Dr. Sebastien Kerisit is the Nuclear Process Science Initiative Principal Investigator of the LDRD Project Fundamental Insights into Gamma-Radiation Effects at Complex Oxide-Water Interfaces from First Principles Simulations. Dr. Kerisit holds a master's degree in chemistry and a Ph.D. in computational chemistry from the University of Bath, U.K. He is an expert in the development and application of atomistic/molecular simulations techniques and has extensive experience with molecular dynamics, kinetic Monte Carlo, and electronic structure simulations, including rare-event techniques. Dr. Kerisit has developed molecular dynamics and Monte Carlo computer codes including programs to simulate glass corrosion in aqueous conditions and charge transport in crystalline solids.

Sebastien Kerisit
(509) 371-6382
Greg Kimmel - NPSI Project Manager, Scientist

Dr. Greg Kimmel is the Nuclear Process Science Initiative Principal Investigator of the LDRD Project radAFM: Coupled Radiation Source/Liquid-cell AFM to Study Radiation-induced Interfacial Processes.

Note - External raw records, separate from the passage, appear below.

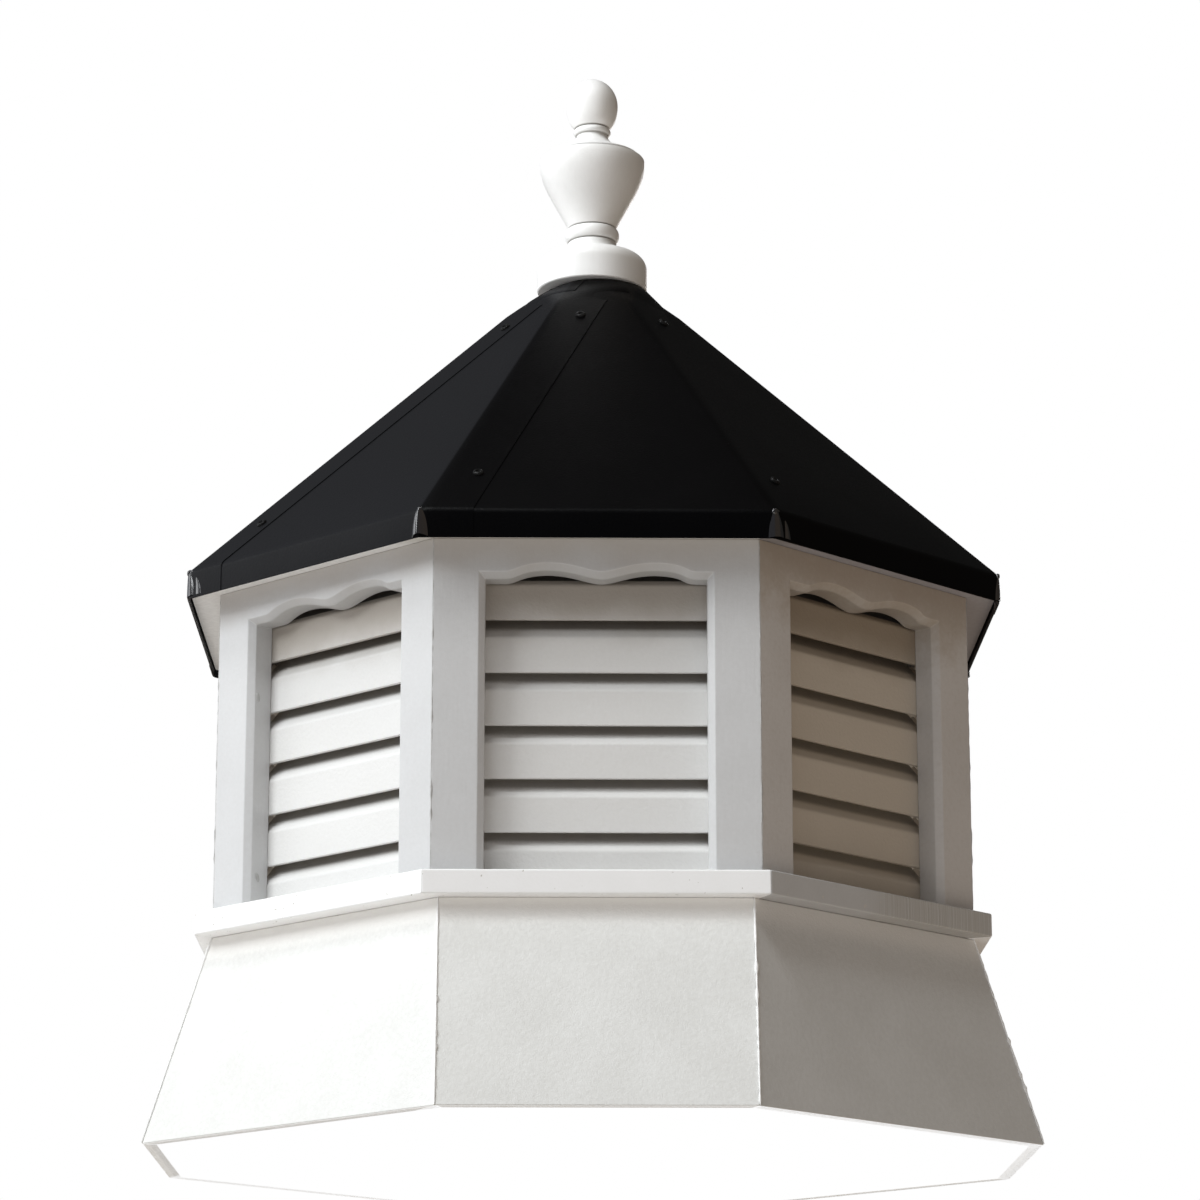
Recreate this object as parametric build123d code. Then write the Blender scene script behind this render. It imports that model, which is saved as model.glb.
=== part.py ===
from build123d import *
import os
from math import cos, pi, sin, tan

os.makedirs("parts", exist_ok=True)

# An eight-sided roof cupola: a flared skirt, a mitred sill, eight louvred walls with a
# double-scalloped head, a soffit, a folded sheet roof on a deck, and a turned finial.
# Z is up, the front looks towards -Y, and the origin is at the middle of the resting edge.
# Lengths are in millimetres and angles in degrees.

SIDES = 8
SIDE_NAMES = ["front", "front_right", "right", "back_right", "back", "back_left", "left", "front_left"]
HALF_TURN = 180.0 / SIDES
touching = 0.01             # an edge this near to a face lies on it

# walls
wall_apothem = 305.0        # axis to the outer face of a wall
wall_thickness = 22.0
wall_height = 263.0         # sill to soffit
opening_half_width = 86.0
opening_corner_height = 231.5   # sill to the flat at each end of the scalloped head
scallop_rise = 7.0
scallop_left_flat = 15.0    # end of the opening to the start of the pattern, which was cut a little to the right
scallop_right_flat = 7.0
scallop_peak_offset = 40.0  # middle of the pattern to each peak
scallop_crown_width = 45.0  # of each crown at half its rise
opening_chamfer = 5.0

# louvres
louver_count = 6
louver_pitch = 42.0
louver_lowest_gap = 35.5    # sill to the lower edge of the second louvre
louver_face_height = 26.0   # lower edge to the start of the bend
louver_thickness = 4.0
louver_lean_degrees = 42.0  # the upper leaf leans back this far from upright
louver_overlap = 9.0        # the upper leaf rises this far behind the louvre above
louver_bend_radius = 4.5
louver_end_lap = 10.0       # each end laps this far behind the stile
louver_head_clearance = 3.0

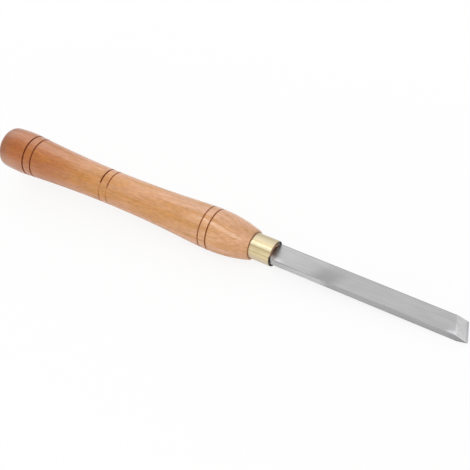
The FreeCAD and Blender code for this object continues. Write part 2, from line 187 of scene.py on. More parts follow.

Dr. Kimmel is interested in the chemistry and physics occurring at metal and metal oxide surfaces and in the structure and reactivity of aqueous systems on metals, oxides and nano-engineered materials. He has investigated the thermal and photochemical reactions of small molecules such as O2, H2O and CO on transition metal oxides using ultrahigh vacuum surface science techniques. He has also investigated the non-thermal, electron-stimulated reactions in thin amorphous solid water (ASW) and crystalline ice (CI) films. The use of model systems provides insight into the transport of energetic and reactive species, adsorbate geometries, the spatial profile of reactions in the films, and other key properties of these systems.

Greg Kimmel
(509) 371-6134
Barbara Beller - Project Coordinator

Barbara Beller serves as the Nuclear Process Science Initiative’s Project Coordinator, a role she has held since November 2016. Ms. Beller works closely with the NPSI Lead, performing a wide range of administrative and planning functions to help advance initiative objectives. She also extends this support to the initiative’s leadership team and research staff. Her previous experience at PNNL includes more than six years in the Business Systems Directorate, where she provided expertise to a contracts group, business offices and several departments, and delivered dependable, timely, quality service through reports, analysis, training and advice. Ms. Beller holds a bachelor’s degree in Business Administration, with a major in Accounting, from Washington State University.

Barbara Beller
(509) 371-7593
Tim Ledbetter - Communications Specialist

Tim Ledbetter is a communications specialist within PNNL’s Energy and Environment Directorate. He possesses nearly 30 years of experience, spanning from broadcast news to organizational and marketing communications. In addition to providing support to the Nuclear Process Science Initiative, Tim serves as the communications point-of-contact for PNNL’s Control of Complex Systems Initiative and is involved in a wide range of communications and marketing activities for PNNL's power grid and buildings research.